## Begin

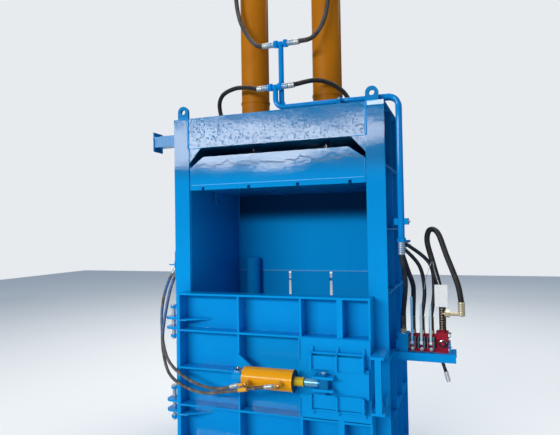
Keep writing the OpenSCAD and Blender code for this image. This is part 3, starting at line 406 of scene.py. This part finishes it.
def place_camera():
    data = bpy.data.cameras.new("camera")
    data.sensor_width = SENSOR_WIDTH
    data.lens = SENSOR_WIDTH * LENS_IN_PIXELS / PICTURE_WIDTH
    data.clip_end = 60
    camera = bpy.data.objects.new("camera", data)
    scene.collection.objects.link(camera)
    turn = (Matrix.Rotation(CAMERA_YAW, 3, "Z") @ Matrix.Rotation(CAMERA_PITCH, 3, "X")
            @ Matrix.Rotation(CAMERA_ROLL, 3, "Y"))
    right, ahead, up = turn.col
    turn = Matrix((right, up, -ahead)).transposed().to_4x4()
    camera.matrix_world = Matrix.Translation(CAMERA_PLACE) @ turn
    scene.camera = camera


place_camera()

# Shape helpers


def new_mesh(name, bm, finish, smooth=True):
    """Turns a bmesh into an object at the origin."""
    bmesh.ops.recalc_face_normals(bm, faces=bm.faces)
    mesh = bpy.data.meshes.new(name)
    bm.to_mesh(mesh)
    bm.free()
    for face in mesh.polygons:
        face.use_smooth = smooth
    mesh.materials.append(finish)
    piece = bpy.data.objects.new(name, mesh)
    scene.collection.objects.link(piece)
    return piece


def fitted(name, bm, finish, body, smooth=True):
    """Turns a bmesh into a piece that rides on a body."""
    piece = new_mesh(name, bm, finish, smooth)
    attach(piece, body)
    return piece


def each_once(elements):
    """A list of a mesh's elements without repeats, in the order given, so that each run is the same."""
    return list(dict.fromkeys(elements))


def facing(ahead, side=None):
    """The turn that stands a shape's own Z axis along ahead."""
    if side is None:
        side = ahead.orthogonal().normalized()
    return Matrix((side, ahead.cross(side), ahead)).transposed().to_4x4()


def smooth_path(points, steps=8):
    """A curve through the route's points, as many short straight stretches."""
    path = []
    for i in range(len(points) - 1):
        before = points[max(i - 1, 0)]
        a, b = points[i], points[i + 1]
        after = points[min(i + 2, len(points) - 1)]
        for k in range(steps):
            t = k / steps
            path.append(0.5 * (2 * a + (b - before) * t + (2 * before - 5 * a + 4 * b - after) * t * t
                               + (3 * a - before - 3 * b + after) * t ** 3))
    return path + [points[-1]]


def sweep(bm, path, radii, sides):
    """Sweeps a ring along a path, turning it as little as it can, and closes both ends."""
    def axis(i):
        return (path[min(i + 1, len(path) - 1)] - path[max(i - 1, 0)]).normalized()

    side = axis(0).orthogonal().normalized()
    rings = []
    for i, (point, radius) in enumerate(zip(path, radii)):
        ahead = axis(i)
        side = (side - ahead * side.dot(ahead)).normalized()
        made = bmesh.ops.create_circle(bm, cap_ends=False, radius=radius, segments=sides,
                                       matrix=Matrix.Translation(point) @ facing(ahead, side))
        rings.append(made["verts"])
    for a, b in zip(rings, rings[1:]):
        edges = each_once(e for ring in (a, b) for v in ring for e in v.link_edges if e.other_vert(v) in ring)
        bmesh.ops.bridge_loops(bm, edges=edges)
    for ring in (rings[0], rings[-1]):
        bmesh.ops.contextual_create(bm, geom=ring)


def turned(name, place, ahead, profile, finish, body, sides=28, smooth=True):
    """A turned piece: pairs of distance along its axis and radius in millimetres, spun round the axis."""
    bm = bmesh.new()
    corners = [bm.verts.new((radius / 1000, 0, along / 1000)) for along, radius in profile]
    edges = [bm.edges.new(pair) for pair in zip(corners, corners[1:])]
    bmesh.ops.spin(bm, geom=corners + edges, cent=(0, 0, 0), axis=(0, 0, 1), angle=2 * math.pi,
                   steps=sides, use_merge=True)
    bmesh.ops.remove_doubles(bm, verts=bm.verts, dist=POINT_GAP)
    for end in (profile[0][0], profile[-1][0]):
        rim = [v for v in bm.verts if abs(v.co.z - end / 1000) < POINT_GAP and len(v.link_faces) < 4]
        if len(rim) > 2:
            bmesh.ops.contextual_create(bm, geom=rim)
    turn = facing(Vector(ahead).normalized())
    bmesh.ops.transform(bm, matrix=Matrix.Translation(place) @ turn, verts=bm.verts)
    return fitted(name, bm, finish, body, smooth)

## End

▸ Goal of the exercise:
Write down every line of the data exactly as it appears above.

▸ Answer for the task:
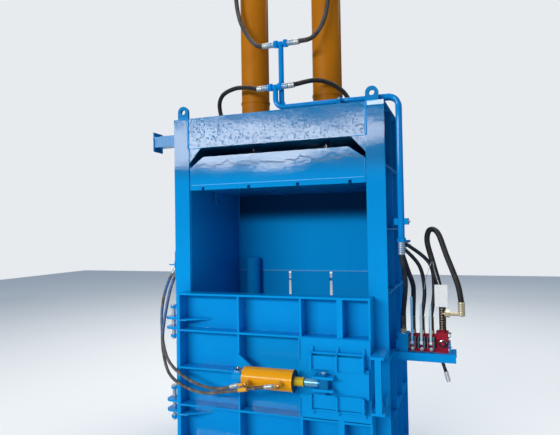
Keep writing the OpenSCAD and Blender code for this image. This is part 3, starting at line 406 of scene.py. This part finishes it.
def place_camera():
    data = bpy.data.cameras.new("camera")
    data.sensor_width = SENSOR_WIDTH
    data.lens = SENSOR_WIDTH * LENS_IN_PIXELS / PICTURE_WIDTH
    data.clip_end = 60
    camera = bpy.data.objects.new("camera", data)
    scene.collection.objects.link(camera)
    turn = (Matrix.Rotation(CAMERA_YAW, 3, "Z") @ Matrix.Rotation(CAMERA_PITCH, 3, "X")
            @ Matrix.Rotation(CAMERA_ROLL, 3, "Y"))
    right, ahead, up = turn.col
    turn = Matrix((right, up, -ahead)).transposed().to_4x4()
    camera.matrix_world = Matrix.Translation(CAMERA_PLACE) @ turn
    scene.camera = camera


place_camera()

# Shape helpers


def new_mesh(name, bm, finish, smooth=True):
    """Turns a bmesh into an object at the origin."""
    bmesh.ops.recalc_face_normals(bm, faces=bm.faces)
    mesh = bpy.data.meshes.new(name)
    bm.to_mesh(mesh)
    bm.free()
    for face in mesh.polygons:
        face.use_smooth = smooth
    mesh.materials.append(finish)
    piece = bpy.data.objects.new(name, mesh)
    scene.collection.objects.link(piece)
    return piece


def fitted(name, bm, finish, body, smooth=True):
    """Turns a bmesh into a piece that rides on a body."""
    piece = new_mesh(name, bm, finish, smooth)
    attach(piece, body)
    return piece


def each_once(elements):
    """A list of a mesh's elements without repeats, in the order given, so that each run is the same."""
    return list(dict.fromkeys(elements))


def facing(ahead, side=None):
    """The turn that stands a shape's own Z axis along ahead."""
    if side is None:
        side = ahead.orthogonal().normalized()
    return Matrix((side, ahead.cross(side), ahead)).transposed().to_4x4()


def smooth_path(points, steps=8):
    """A curve through the route's points, as many short straight stretches."""
    path = []
    for i in range(len(points) - 1):
        before = points[max(i - 1, 0)]
        a, b = points[i], points[i + 1]
        after = points[min(i + 2, len(points) - 1)]
        for k in range(steps):
            t = k / steps
            path.append(0.5 * (2 * a + (b - before) * t + (2 * before - 5 * a + 4 * b - after) * t * t
                               + (3 * a - before - 3 * b + after) * t ** 3))
    return path + [points[-1]]


def sweep(bm, path, radii, sides):
    """Sweeps a ring along a path, turning it as little as it can, and closes both ends."""
    def axis(i):
        return (path[min(i + 1, len(path) - 1)] - path[max(i - 1, 0)]).normalized()

    side = axis(0).orthogonal().normalized()
    rings = []
    for i, (point, radius) in enumerate(zip(path, radii)):
        ahead = axis(i)
        side = (side - ahead * side.dot(ahead)).normalized()
        made = bmesh.ops.create_circle(bm, cap_ends=False, radius=radius, segments=sides,
                                       matrix=Matrix.Translation(point) @ facing(ahead, side))
        rings.append(made["verts"])
    for a, b in zip(rings, rings[1:]):
        edges = each_once(e for ring in (a, b) for v in ring for e in v.link_edges if e.other_vert(v) in ring)
        bmesh.ops.bridge_loops(bm, edges=edges)
    for ring in (rings[0], rings[-1]):
        bmesh.ops.contextual_create(bm, geom=ring)


def turned(name, place, ahead, profile, finish, body, sides=28, smooth=True):
    """A turned piece: pairs of distance along its axis and radius in millimetres, spun round the axis."""
    bm = bmesh.new()
    corners = [bm.verts.new((radius / 1000, 0, along / 1000)) for along, radius in profile]
    edges = [bm.edges.new(pair) for pair in zip(corners, corners[1:])]
    bmesh.ops.spin(bm, geom=corners + edges, cent=(0, 0, 0), axis=(0, 0, 1), angle=2 * math.pi,
                   steps=sides, use_merge=True)
    bmesh.ops.remove_doubles(bm, verts=bm.verts, dist=POINT_GAP)
    for end in (profile[0][0], profile[-1][0]):
        rim = [v for v in bm.verts if abs(v.co.z - end / 1000) < POINT_GAP and len(v.link_faces) < 4]
        if len(rim) > 2:
            bmesh.ops.contextual_create(bm, geom=rim)
    turn = facing(Vector(ahead).normalized())
    bmesh.ops.transform(bm, matrix=Matrix.Translation(place) @ turn, verts=bm.verts)
    return fitted(name, bm, finish, body, smooth)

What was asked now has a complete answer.